In this blog post you will learn about regular expressions (RegEx), and use Python’s re module to work with RegEx (with the help of examples). A Regular Expression (RegEx) is a sequence of characters that defines a search pattern.
For loop to incorporate a regex search
import re
[w for w in text8 if re.search('@[A-Za-z0-9_]+', w)]
Regex example description for “@[A-Za-z0-9_]+”
- Finds anything beginning with ‘@’
- Followed by any alphabet, digit, or underscore
- Repeats at least once, but any number of times is accepted
Match something after ‘@’
@[A-Za-z0-9_]+
Regex Meta Characters
. = wildcard, matches a single character but only once
^ = start of a string
[] = matches one of the set of characters within []
[a-z] = matches on the range of a...z
[^abc] = matches a character that is not a,b, or c
a|b = matches either a or b, where a and b are strings
() = scoping characters
\ = escape characters such as (\t, \n, \b)
\b = matches word boundary
\d = Any digit, equivalent to [0-9]
\D = Any non-digit, equivalent to [^0-9]
\s = Any whitespace, equivalent to [ \t\n\r\f\v]
\S = Any non-whitespace, equivalent to [^ \t\n\r\v]

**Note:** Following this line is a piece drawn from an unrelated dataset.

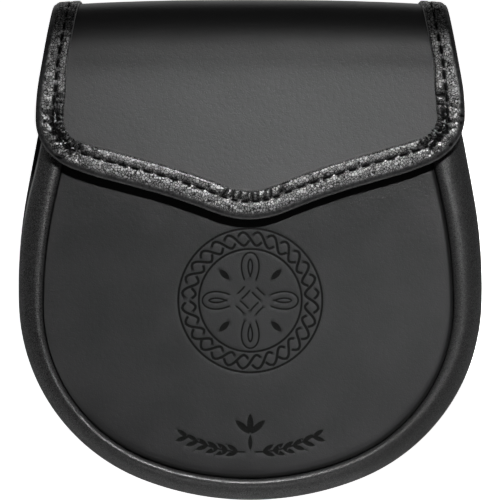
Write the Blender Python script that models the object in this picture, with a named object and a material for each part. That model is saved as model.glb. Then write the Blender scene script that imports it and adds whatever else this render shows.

\w = Alphanumeric character, equivalent to [a-zA-Z0-9_]
\W = Any non alphanumeric character, equivalent to [^ a-zA-Z0-9_]
Regex Repetitions
* = matches zero or more times
+ = matches one or more times
? = matches zero or once times
{n} = exactly n repetitions
{,n} = at most n repetitions
{m,n} = at least m and at most n repetitions